ファッションがアートを必要とするワケ(2024年1月22日号)
毎週発行している「WWDJAPAN」は、ファッション&ビューティの潮流やムーブメントの分析、ニュースの深堀りなどを通じて、業界の面白さ・奥深さを提供しています。巻頭特集では特に注目のキーワードやカテゴリー、市場をテーマに、業界活性化を図るべく熱いメッセージを発信。ここでは、そんな特集を担当記者がざっくばらんに振り返ります。(この記事は「WWDJAPAN」2024年1月22日号からの抜粋です) 【画像】ファッションがアートを必要とするワケ(2024年1月22日号)
村上:昨年11月のメディア特集を取材している中で、「GQ JAPAN」はリニューアル最初の特集でアートを取り上げ、「ハーパーズ バザー(HARPER'S BAZZAR)」もアート特別号に挑戦することを知りました。同じ頃にオープンした「カサロエベ表参道」では、パブロ・ピカソの作品がフツーに飾られているなど、アートがファッションと自然に融合。盛り上がりを感じました。
益成:もはや関心がなくても日常的にアートを目にするようになりました。現代アートは次世代富裕層のステータスシンボルになっていて、百貨店では外商の切り札商材になっています。
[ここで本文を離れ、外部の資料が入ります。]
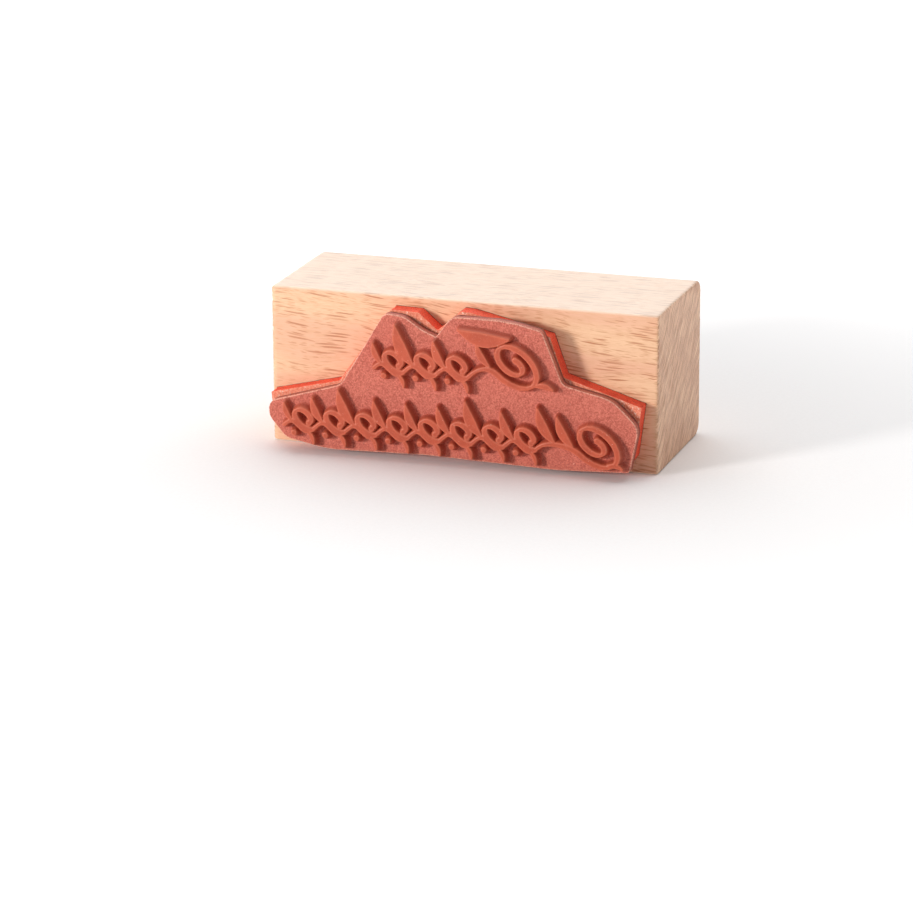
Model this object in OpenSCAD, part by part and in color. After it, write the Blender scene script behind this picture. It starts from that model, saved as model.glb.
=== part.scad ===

ファッションは昔からアートにインスピレーションを受けてきましたが、最近の動きを取材してみて、改めてファッションはアートを必要としていると感じました。
相乗効果を求めながら発展できる
村上:そうですね。ブランドやメディアが社会課題に対するメッセージを発するとき、こうした問題へのメッセージを発信しているアートの力を借りたいというモチベーションが働くと教えてくれた、ハースト婦人画報社のニコラ・フロケ社長に納得しました。一方的なメッセージは堅苦しいけれど、現代アートと一緒だと共に考えるきっかけになるのでしょう。例えば私は色覚障がいを持つダニエル・アーシャム(Daniel Arsham)が好きですが、彼の作品やコラボに触れることは、多様性について考えることと同じですよね。
益成:アートの視点が入ることで、ファッションは強いメッセージ性を持つことができます。ブランドとアーティストの取り組みが、より深まっていますね。